:: SHORT PROBLEM ::
Restate the entire listing word for word.

BEGIN AVAILABLE DATA

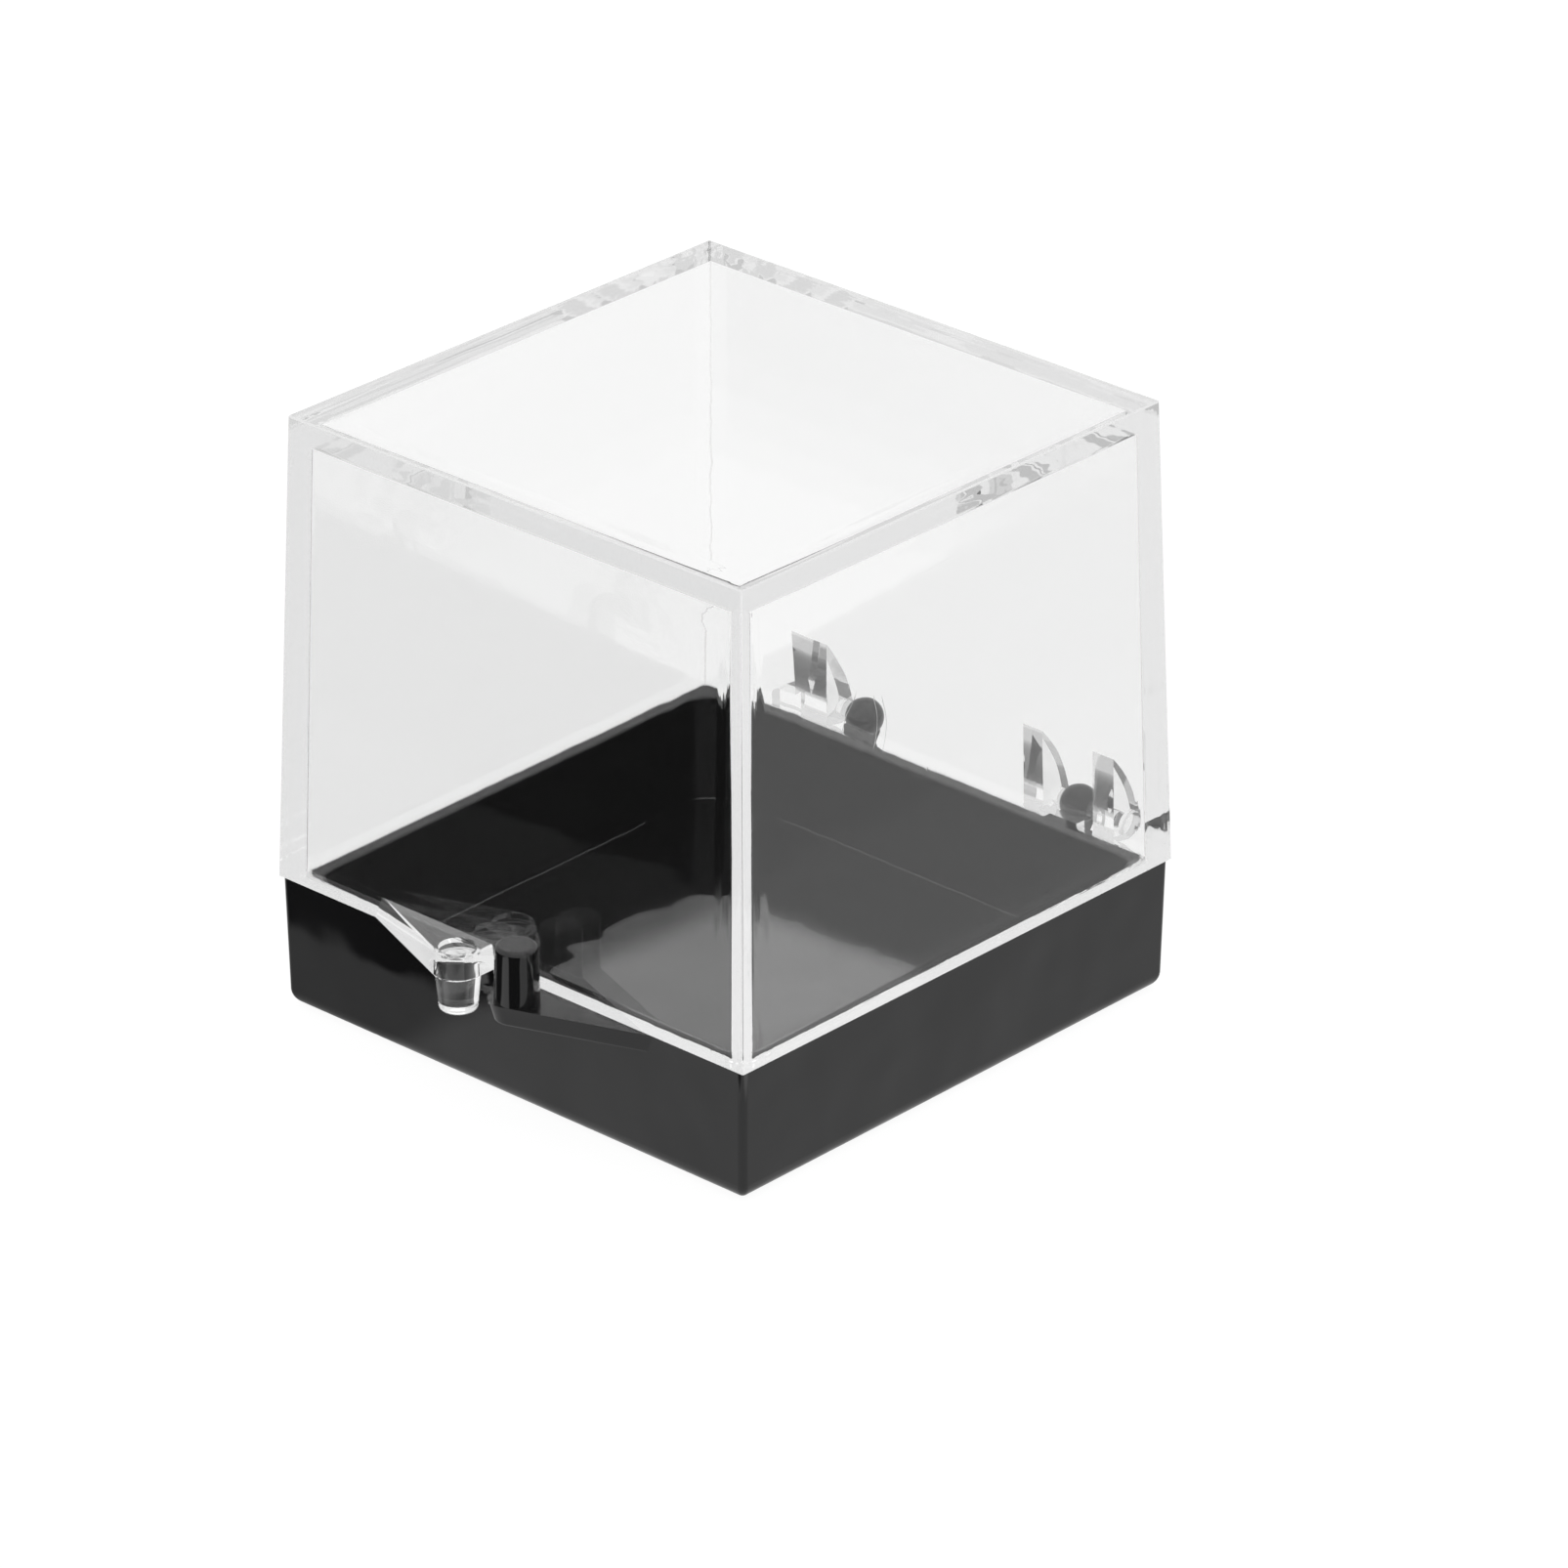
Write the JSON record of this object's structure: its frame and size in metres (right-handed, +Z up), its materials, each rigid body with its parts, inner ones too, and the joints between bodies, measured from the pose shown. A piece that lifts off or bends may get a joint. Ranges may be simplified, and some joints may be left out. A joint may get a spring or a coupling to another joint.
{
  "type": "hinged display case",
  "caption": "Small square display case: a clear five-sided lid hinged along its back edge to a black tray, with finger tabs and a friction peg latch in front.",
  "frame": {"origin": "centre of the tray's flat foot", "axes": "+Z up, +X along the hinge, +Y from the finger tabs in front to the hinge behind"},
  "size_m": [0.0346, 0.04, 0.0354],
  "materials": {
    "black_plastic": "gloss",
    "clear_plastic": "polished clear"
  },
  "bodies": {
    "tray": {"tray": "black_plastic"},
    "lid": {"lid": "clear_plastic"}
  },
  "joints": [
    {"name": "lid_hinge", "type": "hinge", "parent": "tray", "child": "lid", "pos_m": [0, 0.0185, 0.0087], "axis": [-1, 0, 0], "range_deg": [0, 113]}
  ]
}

END AVAILABLE DATA

:: WRITTEN SOLUTION ::
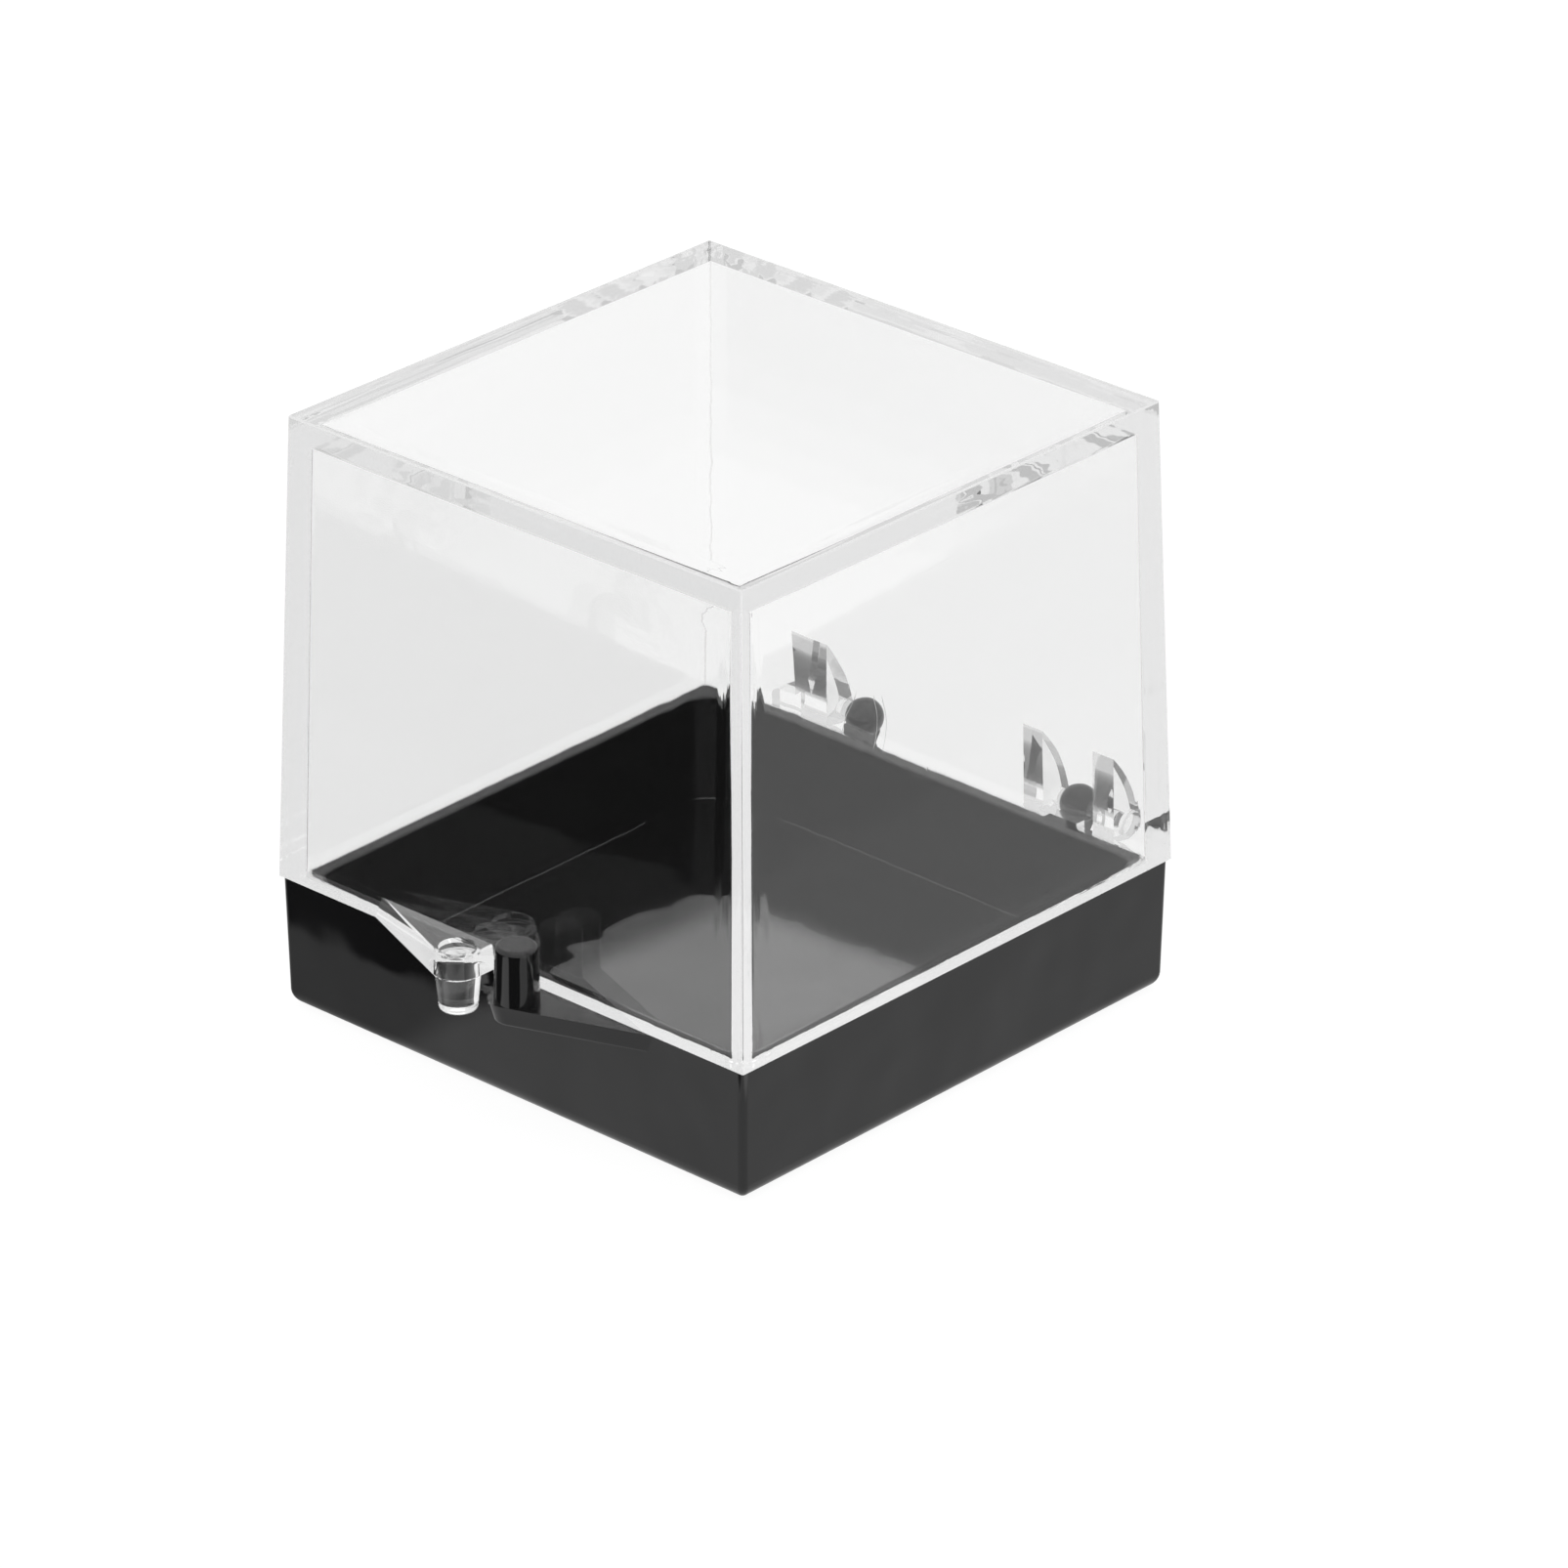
Write the JSON record of this object's structure: its frame and size in metres (right-handed, +Z up), its materials, each rigid body with its parts, inner ones too, and the joints between bodies, measured from the pose shown. A piece that lifts off or bends may get a joint. Ranges may be simplified, and some joints may be left out. A joint may get a spring or a coupling to another joint.
{
  "type": "hinged display case",
  "caption": "Small square display case: a clear five-sided lid hinged along its back edge to a black tray, with finger tabs and a friction peg latch in front.",
  "frame": {"origin": "centre of the tray's flat foot", "axes": "+Z up, +X along the hinge, +Y from the finger tabs in front to the hinge behind"},
  "size_m": [0.0346, 0.04, 0.0354],
  "materials": {
    "black_plastic": "gloss",
    "clear_plastic": "polished clear"
  },
  "bodies": {
    "tray": {"tray": "black_plastic"},
    "lid": {"lid": "clear_plastic"}
  },
  "joints": [
    {"name": "lid_hinge", "type": "hinge", "parent": "tray", "child": "lid", "pos_m": [0, 0.0185, 0.0087], "axis": [-1, 0, 0], "range_deg": [0, 113]}
  ]
}